Similar reports have emerged from stores in Liverpool and Bristol, with eyewitnesses reporting in the latter store that a man had to be restrained by security guards after becoming annoyed that he could only buy a single TV. (The Independent)
I say, “went wrong”. I bet somewhere at Asda Towers, somebody in Marketing was figuring that this much publicity was great news for next year’s “Black Friday”. Imagine the publicity shots, last payday in November next year – people lining up outside Asda in the small hours, tooled up with baseball bats and cycling helmets – it’ll be quite the party atmosphere.
What’s wrong with us? What causes normal people – probably quite sensible the rest of the year – to go and kick a disabled person to the ground to get a good sale bargain? We can map the human genome, we can watch a comet crash into the sun. But we can’t control ourselves when there’s a telly going cheap, and we can’t even stop leaves stopping trains. The greater we think we are – the better we are at falling. And even good, middle-of-the-road Anglicans or Lib Dems, who basically think everybody’s got the potential to be nice and Charles Manson was just a misunderstood hippy who needed attention – even they have to stop every now and then and realise that what Francis Spufford calls the HPtFtU is alive, and well, and living in all of us. That we act on a gigantic scale but behave like incompetent children. And not nice children. Those nasty children from that council estate you warn your children to stay well away from. Because if you keep your children away from those children, then they might grow up to be respectable people – local politicians, or Methodist Ministers, or in charge of major banks or…. tell you what, let’s not pursue that line too far, eh? Send them down the estate to play with those kids. It’ll be safer in the long run.
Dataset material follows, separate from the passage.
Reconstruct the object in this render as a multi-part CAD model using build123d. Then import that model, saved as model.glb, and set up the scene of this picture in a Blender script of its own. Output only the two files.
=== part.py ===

And in the middle of that, in 8th Century BC Judah, as the Kings are running the shop as tyrants – and the country swings from good to bad, from Baal to Jehovah, as the nations around them gather for the next pop, with the Assyrians breathing fire and the Babylonians waiting in the wings, just over the North/Eastern horizon, Isaiah stands up and says – One Day.
- One Day, the Lord’s Temple will be raised up above everything else.
- One Day, everyone will see the light.
- One Day, people will stream to worship God
- One Day, they’ll all climb up on God’s mountain, to worship him there.
- One Day, there won’t be fights in Asda over cheap tellies
- One Day, there won’t be any more leaves on the line.
- One Day, bureaucrats won’t produce 60,000 pages of documentation about a train line nobody in their right minds would want to build if their folly and pride wasn’t higher than the pile of railway specs.
- One Day, people won’t need to go to Birmingham.
- One Day, people won’t even make cheap cracks about Birmingham, like I just did.
- One Day, things will be good, and human’s won’t mess the place up, and we will have ploughshares not swords – and we’ll have stopped David Cameron beating the ploughshares into rails, for his silly railway scheme.
- One Day, all things will be well.
Today probably isn’t One Day.
But it’s a day.
We can work towards that One Day. We can beat our own swords – the small, personal stabs we give to other people, the anger and the petty hatreds – into tiny ploughshares that break up the stony ground of poor relationships and allow seed to grow. We can look up to the Lord. We can raise him up in our hearts. We can set out to climb that mountain of the Lord – knowing that it will be One Day before we get to the top.
Or, at the very least, we can avoid punching people in Asda. Surely that’s not much to ask?
It’s not One Day. But it is, at least, a day.